Les pressions politiques de l’Europe sur Budapest manquent également de poids : on peut difficilement intervenir sur leurs affaires intérieures.

La seule possibilité de faire reculer Orban est une pression économique.

D’autant plus que la Hongrie est dans une situation économique extrêmement délicate du fait de sa dette publique, qui dépasse les 85 % de son PIB. Est-ce la solution ?

On doit faire en sorte qu’il comprenne que l’octroi d’aides économiques est mis en péril par la dérive de son régime. Le FMI hésite déjà, à l’instar de l’Europe. Peut-être que ce sera un frein au durcissement extrémiste du régime d’Orban.

Le paradoxe est que la Hongrie fut le premier pays à se soulever contre le soviétisme et les régimes totalitaires. Avant 1989, elle avait déjà porté un coup fatal au communisme. La Hongrie fut, en quelque sorte, le pays phare de ces années. Elle a ouvert ses frontières avec l’Occident, permettant la fuite massive des Allemands de l’Est, qui a déclenché comme un boomerang les révoltes en Allemagne de l’Est. Paradoxalement, c’est le pays le plus réactionnaire de tous ceux qui composaient le Bloc de l’Est.

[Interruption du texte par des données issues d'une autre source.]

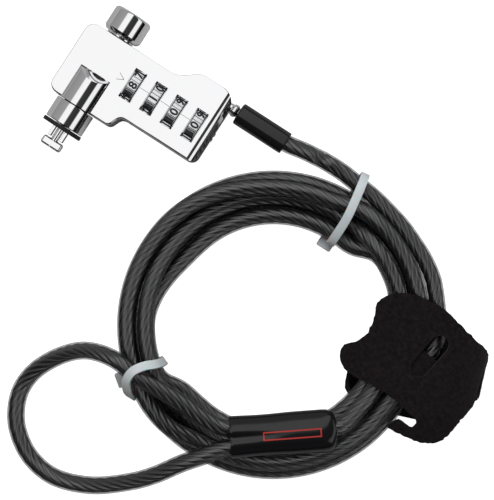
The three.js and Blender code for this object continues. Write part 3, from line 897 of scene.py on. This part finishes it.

Comment expliquer alors que, malgré cette « tradition » hongroise de résistance à l’oppression, le peuple ne réagisse pas plus massivement, dans la rue, aux dérives d’Orban ?

Cela s’explique par la fatigue de toutes ces populations de l’Est. Une fatigue morale qui les rend presque paralysés devant la démagogie d'Orban. Mais surtout, peut-être que ce sont les résidus d’une Hongrie "fascisante" de l’avant-guerre qui remontent à la surface…

Ne pensez-vous pas qu’il est déjà trop tard, vu le verrouillage qu’a mis en place Viktor Orban dans son gouvernement, dans la presse, et avec la majorité qu’il possède au Parlement… ?

Il n’est jamais trop tard, et on ne peut anticiper les évènements en Histoire. En faisant une analyse sereine, sociétale ou historique, on ne peut présumer de l’avenir. En revanche on doit se poser certaines questions. La Hongrie fait partie de l’Europe : quelles peuvent être les pressions européennes sur la Hongrie ? Quelles peuvent être les réactions d’une population qui se réveille face à cet obscurantisme ? Les sociétés ne sont jamais stagnantes, et surtout pas celles qui ont vécu sous le joug d’un régime totalitaire. Ces éléments donnent le sentiment que les choses peuvent bouger dans un avenir assez proche. Ne donnons pas une image catastrophiste et pessimiste de la Hongrie. La dynamique de réaction d’une société peut toujours arriver.

Sans tomber dans le catastrophisme, on voit bien que les libertés individuelles, dans cette constitution, sont en danger ?

Absolument, mais on ne peut pas prévoir les réactions. Nous ne sommes plus aujourd’hui dans un État fermé. N’oublions pas qu’Orban se met au ban de la société européenne. C’est aussi pesant pour la population hongroise, qui voyage et voie l’évolution du niveau de vie chez ses voisins, à commencer par les Tchèques.

Un changement est donc possible sans intervention ou pression de l’Europe ?

J’en suis persuadé. Les récentes manifestations sont un premier signal probant du réveil de la Hongrie. C’est un gage que l’opposition est en train de se réveiller, de se structurer.